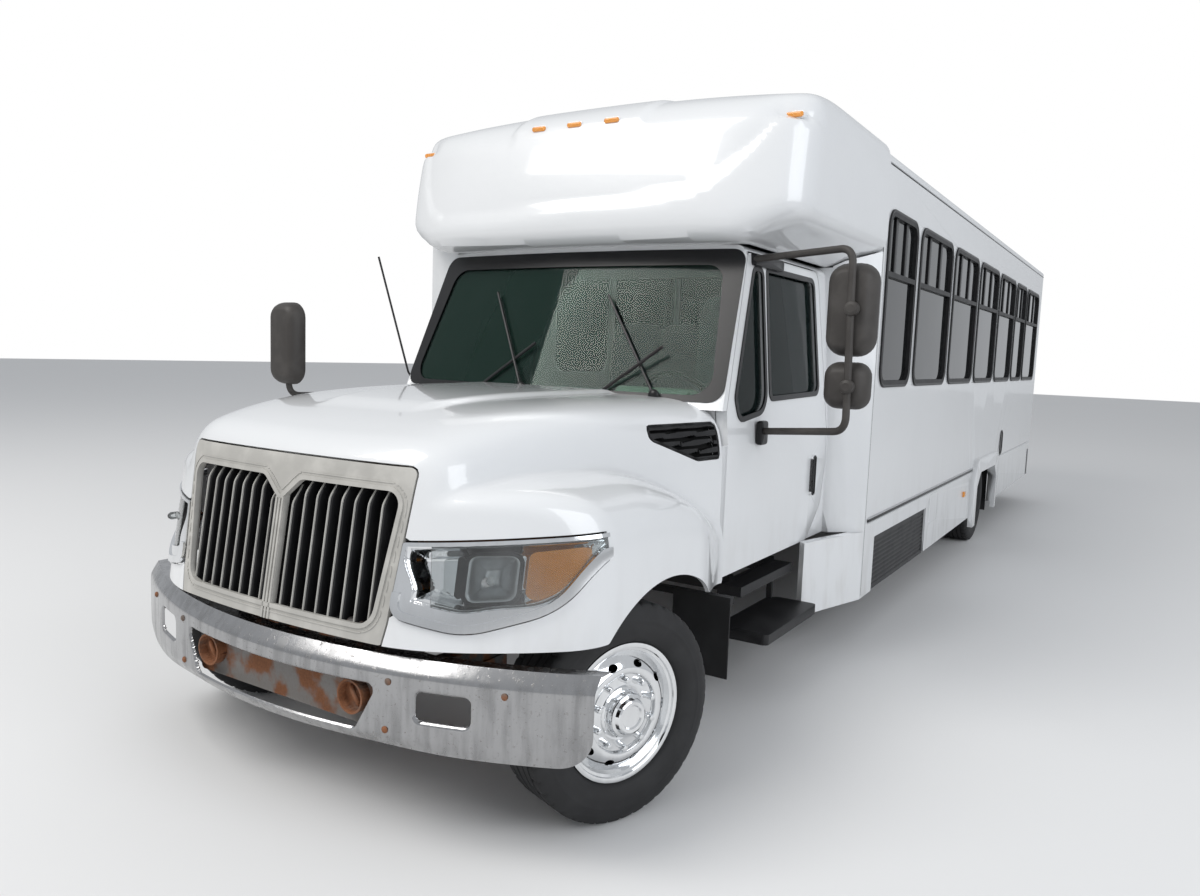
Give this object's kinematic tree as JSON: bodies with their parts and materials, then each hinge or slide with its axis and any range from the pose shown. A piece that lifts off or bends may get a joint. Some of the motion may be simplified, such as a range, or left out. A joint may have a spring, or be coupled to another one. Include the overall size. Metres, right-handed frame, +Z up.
{
  "type": "minibus",
  "caption": "White shuttle minibus: a passenger body with a glazed entry door on a conventional truck chassis with a long tilting hood and fenders.",
  "frame": {"origin": "on the ground below the middle of the bus", "axes": "+Z up, +Y towards the rear, +X towards the driver's side"},
  "size_m": [3.178, 11.2198, 3.0798],
  "materials": {
    "white_gelcoat": "gloss white paint and moulded shell",
    "chrome": "polished",
    "dull_chrome": "aged and streaked",
    "frame_black": "dull black chassis paint",
    "rusty_steel": "rusty",
    "grey_grille": "satin warm grey",
    "black_plastic": "matt black",
    "tyre": "worn rubber",
    "tinted_glass": "dark tint",
    "clear_glass": "green tint",
    "lamp_clear": "clear lens over a bright bowl",
    "lamp_amber": "coloured lens",
    "seat_fabric": "woven cloth",
    "dash_grey": "grained grey-green plastic",
    "floor_grey": "ribbed rubber",
    "aluminium": "brushed"
  },
  "bodies": {
    "root": {"antenna": "black_plastic", "cab_shell": "white_gelcoat", "cab_steps": "frame_black", "chassis_frame": "frame_black", "condenser_grille": "black_plastic", "dashboard": "dash_grey", "engine": "rusty_steel", "entry_steps": "floor_grey", "exhaust": "rusty_steel", "floor": "floor_grey", "front_axle": "frame_black", "front_bumper": "dull_chrome", "fuel_tank": "frame_black", "lamps": "lamp_amber", "leaf_springs": "frame_black", "left_wall": "white_gelcoat", "mud_flaps": "black_plastic", "radiator": "aluminium", "rear_axle": "frame_black", "rear_bumper": "frame_black", "rear_wall": "white_gelcoat", "right_mirror": "black_plastic", "right_wall": "white_gelcoat", "roof": "white_gelcoat", "roof_cap": "white_gelcoat", "seats": "seat_fabric", "tow_plate": "rusty_steel", "tow_sockets": "rusty_steel", "window_frames": "black_plastic", "window_glass": "tinted_glass", "windshield": "clear_glass", "wipers": "black_plastic"},
    "hood_body": {"hood": "white_gelcoat", "hood_louvres": "black_plastic", "headlamps": "lamp_clear", "grille_surround": "grey_grille", "grille_bars": "grey_grille"},
    "left_steer": {"left_knuckle": "rusty_steel"},
    "right_steer": {"right_knuckle": "rusty_steel"},
    "left_front": {"left_front_wheel": "chrome", "left_front_tyre": "tyre"},
    "right_front": {"right_front_wheel": "chrome", "right_front_tyre": "tyre"},
    "left_rear": {"left_rear_wheels": "chrome", "left_rear_tyres": "tyre"},
    "right_rear": {"right_rear_wheels": "chrome", "right_rear_tyres": "tyre"},
    "driver_door_body": {"driver_door": "white_gelcoat", "door_glass": "clear_glass", "left_mirror": "black_plastic"},
    "entry_front": {"entry_front_leaf": "aluminium", "entry_front_glass": "clear_glass"},
    "entry_rear": {"entry_rear_leaf": "aluminium", "entry_rear_glass": "clear_glass"},
    "rear_door_body": {"rear_door": "white_gelcoat", "rear_door_glass": "tinted_glass"},
    "steering": {"steering_wheel": "black_plastic"}
  },
  "joints": [
    {"name": "steer_left", "type": "hinge", "parent": "root", "child": "left_steer", "pos_m": [0.93, -4.79, 0.419], "axis": [0, 0, 1], "range_deg": [-17.5, 58.5]},
    {"name": "steer_right", "type": "hinge", "parent": "root", "child": "right_steer", "pos_m": [-0.93, -4.79, 0.419], "axis": [0, 0, 1], "range_deg": [-17.5, 58.5]},
    {"name": "spin_left_front", "type": "hinge", "parent": "left_steer", "child": "left_front", "pos_m": [1.0143, -4.82152, 0.419], "axis": [0.9367, -0.3502, 0], "continuous": true},
    {"name": "spin_right_front", "type": "hinge", "parent": "right_steer", "child": "right_front", "pos_m": [-1.0143, -4.75848, 0.419], "axis": [-0.9367, 0.3502, 0], "continuous": true},
    {"name": "spin_left_rear", "type": "hinge", "parent": "root", "child": "left_rear", "pos_m": [1.04, 1.98, 0.419], "axis": [1, 0, 0], "continuous": true},
    {"name": "spin_right_rear", "type": "hinge", "parent": "root", "child": "right_rear", "pos_m": [-1.04, 1.98, 0.419], "axis": [-1, 0, 0], "continuous": true},
    {"name": "hood_tilt", "type": "hinge", "parent": "root", "child": "hood_body", "pos_m": [0, -5.53, 0.79], "axis": [1, 0, 0], "range_deg": [0, 55]},
    {"name": "driver_door_hinge", "type": "hinge", "parent": "root", "child": "driver_door_body", "pos_m": [1.013, -3.828, 1.4], "axis": [0, 0, -1], "range_deg": [0, 65]},
    {"name": "entry_front_hinge", "type": "hinge", "parent": "root", "child": "entry_front", "pos_m": [-1.227, -3.313, 1.3], "axis": [0, 0, 1], "range_deg": [0, 90]},
    {"name": "entry_rear_hinge", "type": "hinge", "parent": "root", "child": "entry_rear", "pos_m": [-1.227, -2.347, 1.3], "axis": [0, 0, -1], "range_deg": [0, 90]},
    {"name": "rear_door_hinge", "type": "hinge", "parent": "root", "child": "rear_door_body", "pos_m": [-0.473, 5.418, 1.6], "axis": [0, 0, 1], "range_deg": [0, 90]},
    {"name": "steering_wheel_turn", "type": "hinge", "parent": "root", "child": "steering", "pos_m": [0.48, -3.3014, 1.4575], "axis": [0, 0.8821, 0.4711], "range_deg": [-262.5, 877.5]}
  ],
  "couplings": [
    {"joint": "steer_right", "follows": "steer_left", "ratio": 1},
    {"joint": "steering_wheel_turn", "follows": "steer_left", "ratio": 15}
  ]
}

GIVEN EXERCISE ->
Reproduce the data, keeping every line exactly the same.

COMPLETED EXERCISE ->
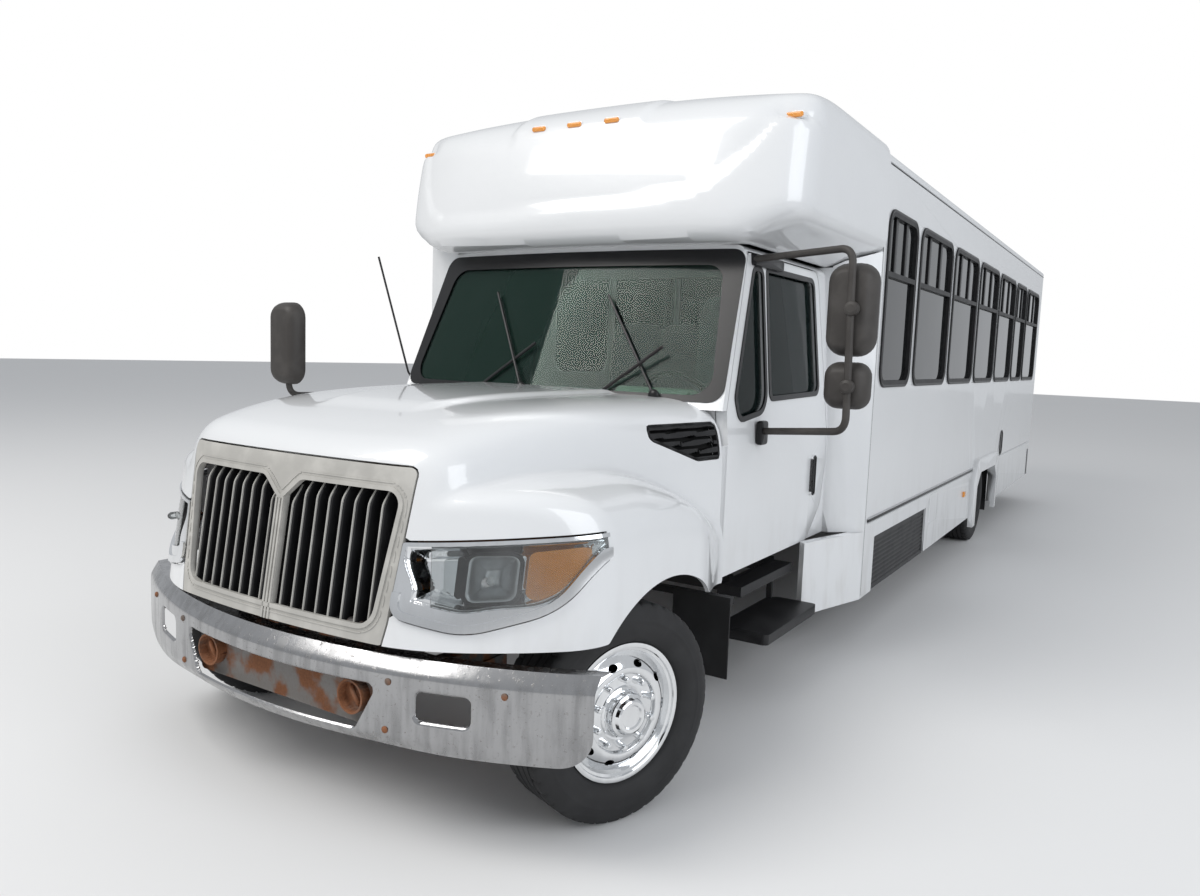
Give this object's kinematic tree as JSON: bodies with their parts and materials, then each hinge or slide with its axis and any range from the pose shown. A piece that lifts off or bends may get a joint. Some of the motion may be simplified, such as a range, or left out. A joint may have a spring, or be coupled to another one. Include the overall size. Metres, right-handed frame, +Z up.
{
  "type": "minibus",
  "caption": "White shuttle minibus: a passenger body with a glazed entry door on a conventional truck chassis with a long tilting hood and fenders.",
  "frame": {"origin": "on the ground below the middle of the bus", "axes": "+Z up, +Y towards the rear, +X towards the driver's side"},
  "size_m": [3.178, 11.2198, 3.0798],
  "materials": {
    "white_gelcoat": "gloss white paint and moulded shell",
    "chrome": "polished",
    "dull_chrome": "aged and streaked",
    "frame_black": "dull black chassis paint",
    "rusty_steel": "rusty",
    "grey_grille": "satin warm grey",
    "black_plastic": "matt black",
    "tyre": "worn rubber",
    "tinted_glass": "dark tint",
    "clear_glass": "green tint",
    "lamp_clear": "clear lens over a bright bowl",
    "lamp_amber": "coloured lens",
    "seat_fabric": "woven cloth",
    "dash_grey": "grained grey-green plastic",
    "floor_grey": "ribbed rubber",
    "aluminium": "brushed"
  },
  "bodies": {
    "root": {"antenna": "black_plastic", "cab_shell": "white_gelcoat", "cab_steps": "frame_black", "chassis_frame": "frame_black", "condenser_grille": "black_plastic", "dashboard": "dash_grey", "engine": "rusty_steel", "entry_steps": "floor_grey", "exhaust": "rusty_steel", "floor": "floor_grey", "front_axle": "frame_black", "front_bumper": "dull_chrome", "fuel_tank": "frame_black", "lamps": "lamp_amber", "leaf_springs": "frame_black", "left_wall": "white_gelcoat", "mud_flaps": "black_plastic", "radiator": "aluminium", "rear_axle": "frame_black", "rear_bumper": "frame_black", "rear_wall": "white_gelcoat", "right_mirror": "black_plastic", "right_wall": "white_gelcoat", "roof": "white_gelcoat", "roof_cap": "white_gelcoat", "seats": "seat_fabric", "tow_plate": "rusty_steel", "tow_sockets": "rusty_steel", "window_frames": "black_plastic", "window_glass": "tinted_glass", "windshield": "clear_glass", "wipers": "black_plastic"},
    "hood_body": {"hood": "white_gelcoat", "hood_louvres": "black_plastic", "headlamps": "lamp_clear", "grille_surround": "grey_grille", "grille_bars": "grey_grille"},
    "left_steer": {"left_knuckle": "rusty_steel"},
    "right_steer": {"right_knuckle": "rusty_steel"},
    "left_front": {"left_front_wheel": "chrome", "left_front_tyre": "tyre"},
    "right_front": {"right_front_wheel": "chrome", "right_front_tyre": "tyre"},
    "left_rear": {"left_rear_wheels": "chrome", "left_rear_tyres": "tyre"},
    "right_rear": {"right_rear_wheels": "chrome", "right_rear_tyres": "tyre"},
    "driver_door_body": {"driver_door": "white_gelcoat", "door_glass": "clear_glass", "left_mirror": "black_plastic"},
    "entry_front": {"entry_front_leaf": "aluminium", "entry_front_glass": "clear_glass"},
    "entry_rear": {"entry_rear_leaf": "aluminium", "entry_rear_glass": "clear_glass"},
    "rear_door_body": {"rear_door": "white_gelcoat", "rear_door_glass": "tinted_glass"},
    "steering": {"steering_wheel": "black_plastic"}
  },
  "joints": [
    {"name": "steer_left", "type": "hinge", "parent": "root", "child": "left_steer", "pos_m": [0.93, -4.79, 0.419], "axis": [0, 0, 1], "range_deg": [-17.5, 58.5]},
    {"name": "steer_right", "type": "hinge", "parent": "root", "child": "right_steer", "pos_m": [-0.93, -4.79, 0.419], "axis": [0, 0, 1], "range_deg": [-17.5, 58.5]},
    {"name": "spin_left_front", "type": "hinge", "parent": "left_steer", "child": "left_front", "pos_m": [1.0143, -4.82152, 0.419], "axis": [0.9367, -0.3502, 0], "continuous": true},
    {"name": "spin_right_front", "type": "hinge", "parent": "right_steer", "child": "right_front", "pos_m": [-1.0143, -4.75848, 0.419], "axis": [-0.9367, 0.3502, 0], "continuous": true},
    {"name": "spin_left_rear", "type": "hinge", "parent": "root", "child": "left_rear", "pos_m": [1.04, 1.98, 0.419], "axis": [1, 0, 0], "continuous": true},
    {"name": "spin_right_rear", "type": "hinge", "parent": "root", "child": "right_rear", "pos_m": [-1.04, 1.98, 0.419], "axis": [-1, 0, 0], "continuous": true},
    {"name": "hood_tilt", "type": "hinge", "parent": "root", "child": "hood_body", "pos_m": [0, -5.53, 0.79], "axis": [1, 0, 0], "range_deg": [0, 55]},
    {"name": "driver_door_hinge", "type": "hinge", "parent": "root", "child": "driver_door_body", "pos_m": [1.013, -3.828, 1.4], "axis": [0, 0, -1], "range_deg": [0, 65]},
    {"name": "entry_front_hinge", "type": "hinge", "parent": "root", "child": "entry_front", "pos_m": [-1.227, -3.313, 1.3], "axis": [0, 0, 1], "range_deg": [0, 90]},
    {"name": "entry_rear_hinge", "type": "hinge", "parent": "root", "child": "entry_rear", "pos_m": [-1.227, -2.347, 1.3], "axis": [0, 0, -1], "range_deg": [0, 90]},
    {"name": "rear_door_hinge", "type": "hinge", "parent": "root", "child": "rear_door_body", "pos_m": [-0.473, 5.418, 1.6], "axis": [0, 0, 1], "range_deg": [0, 90]},
    {"name": "steering_wheel_turn", "type": "hinge", "parent": "root", "child": "steering", "pos_m": [0.48, -3.3014, 1.4575], "axis": [0, 0.8821, 0.4711], "range_deg": [-262.5, 877.5]}
  ],
  "couplings": [
    {"joint": "steer_right", "follows": "steer_left", "ratio": 1},
    {"joint": "steering_wheel_turn", "follows": "steer_left", "ratio": 15}
  ]
}